What would be involved in doing this? Is there code that constructs a dependency tree for all the crates? (If so where?) Then I guess we weed need to do a topological sort on that tree to make a run order. Then check whether any of a crates dependencies did not build and mark it as skipped. We could combine with #100 and mark blacklisted crates as skipped as well. But I don't know the code so I'm just guessing. With some good guidance I myte eavan give this a try.
This would be currently difficult, I imagine, but I think we'd use cargo metadata during lockfile generation to discover dependencies, then use that to build up the graph, and use it during report generation (during the run itself seems not hugely useful). Given that, it might be good enough to run cargo metadata before we generate the final report, perhaps in parallel with uploading the logs.

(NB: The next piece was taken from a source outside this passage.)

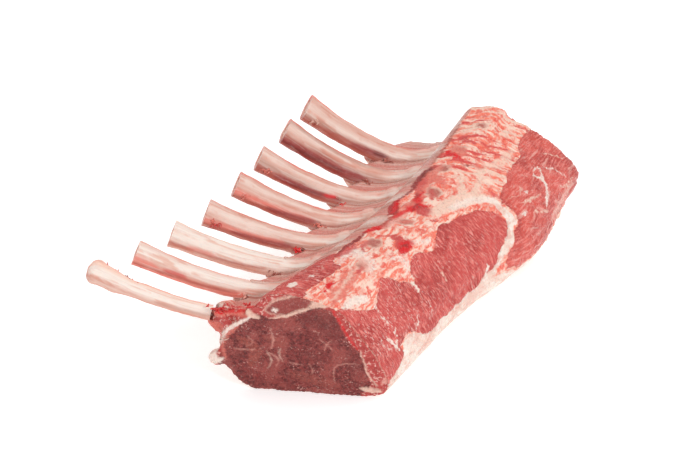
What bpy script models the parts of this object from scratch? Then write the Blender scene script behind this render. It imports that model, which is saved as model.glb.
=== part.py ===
"""Raw rack of lamb, French trimmed, lying on its fat side.

The loin (the round eye of meat) runs along Y. Eight ribs leave the sawn backbone on top of it and
curve out over -X. They lean towards -Y, and both cut ends lean with them, so the whole joint is
drawn in leaning sections: a section at station t holds the points (x, t + RIB_SLANT * x, z).

Nodes: meat, fat_cap, chine and rib_1 (loin end) to rib_8 (shoulder end). The origin is on the
resting face, under the eye, half way along the row of ribs. Units are metres.
"""

import math

import bmesh
import bpy
from mathutils import Matrix, Vector

MM = 0.001

# Driving dimensions.
RIB_COUNT = 8
RIB_PITCH = 23 * MM  # from rib to rib along the backbone
FIRST_RIB = 7 * MM  # from the loin-end cut to the middle of the first rib
LENGTH = 184 * MM  # of the loin, from cut to cut
RIB_SLANT = 0.5  # how far the ribs run towards -Y for each metre towards -X
GAP = 0.3 * MM  # left between pieces that touch
RIB_ROOM = 3 * GAP  # how much larger than the rib its room in the meat is
OVERSHOOT = 4 * MM  # how far a cutter runs past what it cuts

RIB_WIDTH = 14.2 * MM
RIB_THICKNESS = 6.6 * MM
RIB_FLATNESS = 0.8  # 1 is an ellipse, less has flatter sides
RIB_ROOT_SHARE = 0.8  # of width and thickness, where the rib meets the backbone
RIB_TWIST = math.radians(-28)  # the far edge of each rib stands higher
RIB_ROOT_X = -13 * MM  # where the ribs meet the backbone
RIB_LOW_X = -31 * MM  # where the ribs run level, before they rise to their tips
RIB_LOW_Z = (39.8 * MM, 35.0 * MM)  # middle of the bone there, at the loin and shoulder ends
RIB_ROOT_RISE = 6 * MM  # from there back up to the backbone
RIB_RISE_POWER = 1.6  # 2 would rise to the tip as a parabola, 1 as a straight line

# Reach of each tip from the middle of the eye, and its height over the board.
RIB_TIPS = (
    (94.0 * MM, 63.3 * MM),
    (85.0 * MM, 58.0 * MM),
    (82.0 * MM, 55.0 * MM),
    (79.0 * MM, 53.5 * MM),
    (77.5 * MM, 57.0 * MM),
    (79.0 * MM, 59.0 * MM),
    (78.5 * MM, 62.5 * MM),
    (80.0 * MM, 64.0 * MM),
)
KNOB_RIB = 1  # the first rib keeps its knob of gristle, the others are sawn through
KNOB_SHARE = 0.2  # of the rib's length
KNOB_NECK = 0.8  # of the rib's width, where the knob begins
KNOB_SWELL = 0.25  # of the rib's width, added on the knob
KNOB_END = 0.1  # keeps the rounded end from closing to a point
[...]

In time we'll want to build a dependency graph (even if not for this issue) because it'll let us get some parallelism wins (we can work our way up the dependency tree in parallel if there are no common dependencies).
Roughly noting down some initial thoughts on steps:
- we'll want to use
cargo metadata(https://github.com/rust-lang/cargo/blob/master/src/cargo/ops/cargo_output_metadata.rs) as @Mark-Simulacrum says, either by calling it as a command or depending on Cargo as a library (probably the former) - we build up a acyclic digraph (e.g. https://docs.rs/petgraph/0.4.11/petgraph/graph/type.DiGraph.html or steal whatever cargo uses) during the prepare phase and serialize it to disk (petgraphs implement serialize)
- we add another subcommand that will generate a .dot file indicating the full crater dependency tree along with appropriate colors for passed/failed for each node. petgraph appears to support .dot natively so this may be just a matter of associating nodes with their pass/fail status and throwing the whole thing at petgraph
- we use the in-memory graph representation to build crates in a consistent order
- if a dependency fails, mark all dependees as skipped
Once we have this stuff in place, things like the blacklist become much easier. There are some subtleties to be aware of though, like keeping track of enabled feature flags as they are part of what defines 'a dependency', but that's all in cargo metadata as well so it should be manageable.
If this sounds interesting @Eh2406 then I can write up some more detailed instructions for steps 1 and 2 - I'd like to do it in bite size chunks so we can get each step merged independently and benefit from whatever has been built so far, but you're more than welcome to tackle it all if you feel like it!
I can try to work on it and even if I can't it will be documented for someone else to pick up. :-)
That's a fair point! I've put writing down instructions on my todo list, may take a couple of weeks to get to it.
Just for reference, the graph thing is implemented in #193, the only thing left to do is parsing the cargo dependency graph and adding edges between the crates in the existing graph.
One specific use case that I would like to avoid breaking:
- Sometimes we have a bug fix or other change and we want to evaluate the impact
- If we evaluate this as a deny-by-default lint, then we can get a good measure of the total number of impacted crates by taking advantage of lint capping:
- If a crate X contains a violation, we get an error when building it
- But other crates that depend on X will build X with lints capped, and hence they only get a warning
- This way, if those other crates themselves have a failure, we get an error there too
- Now we know the total number of affected crates.
If we just make a hard-error, and there is some root dependency, we don't know whether things that rely on it contain errors or not.
Similar concerns apply to lint improvements: many crates use #[deny] locally. If we make changes to a lint, this can cause them to fail to build. This mostly doesn't matter because of lint capping. But if we started using that to skip building their dependencies, then we get "no data" for things that depend on them.